## Problem
Reproduce verbatim the lines up to and including the one with "return [on_sheet(p.x, p.y, depth)", starting from the first.
════════════════════
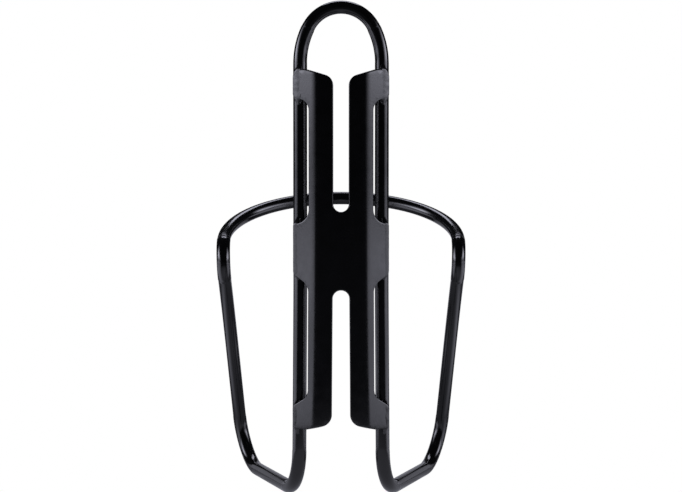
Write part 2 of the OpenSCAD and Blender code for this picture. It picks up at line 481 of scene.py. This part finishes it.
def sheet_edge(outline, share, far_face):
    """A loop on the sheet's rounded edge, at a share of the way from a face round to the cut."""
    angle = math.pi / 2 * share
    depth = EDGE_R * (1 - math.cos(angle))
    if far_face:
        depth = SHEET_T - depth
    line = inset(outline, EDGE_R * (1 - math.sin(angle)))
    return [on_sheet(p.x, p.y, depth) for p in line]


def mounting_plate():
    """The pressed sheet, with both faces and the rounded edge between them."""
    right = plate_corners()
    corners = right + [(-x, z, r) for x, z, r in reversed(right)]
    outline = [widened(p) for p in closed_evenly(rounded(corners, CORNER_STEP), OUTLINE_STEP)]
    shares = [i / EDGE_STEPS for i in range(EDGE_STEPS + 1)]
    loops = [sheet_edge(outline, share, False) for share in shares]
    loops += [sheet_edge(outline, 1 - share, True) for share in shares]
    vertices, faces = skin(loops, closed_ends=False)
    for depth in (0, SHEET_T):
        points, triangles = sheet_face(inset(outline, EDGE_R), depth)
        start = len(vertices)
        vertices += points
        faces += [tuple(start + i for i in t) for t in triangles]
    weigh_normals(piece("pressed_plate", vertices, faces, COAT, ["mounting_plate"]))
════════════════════
## Expected answer
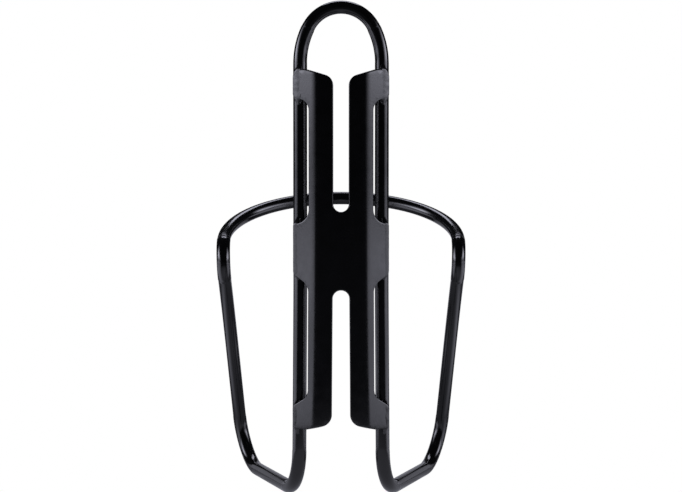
Write part 2 of the OpenSCAD and Blender code for this picture. It picks up at line 481 of scene.py. This part finishes it.
def sheet_edge(outline, share, far_face):
    """A loop on the sheet's rounded edge, at a share of the way from a face round to the cut."""
    angle = math.pi / 2 * share
    depth = EDGE_R * (1 - math.cos(angle))
    if far_face:
        depth = SHEET_T - depth
    line = inset(outline, EDGE_R * (1 - math.sin(angle)))
    return [on_sheet(p.x, p.y, depth) for p in line]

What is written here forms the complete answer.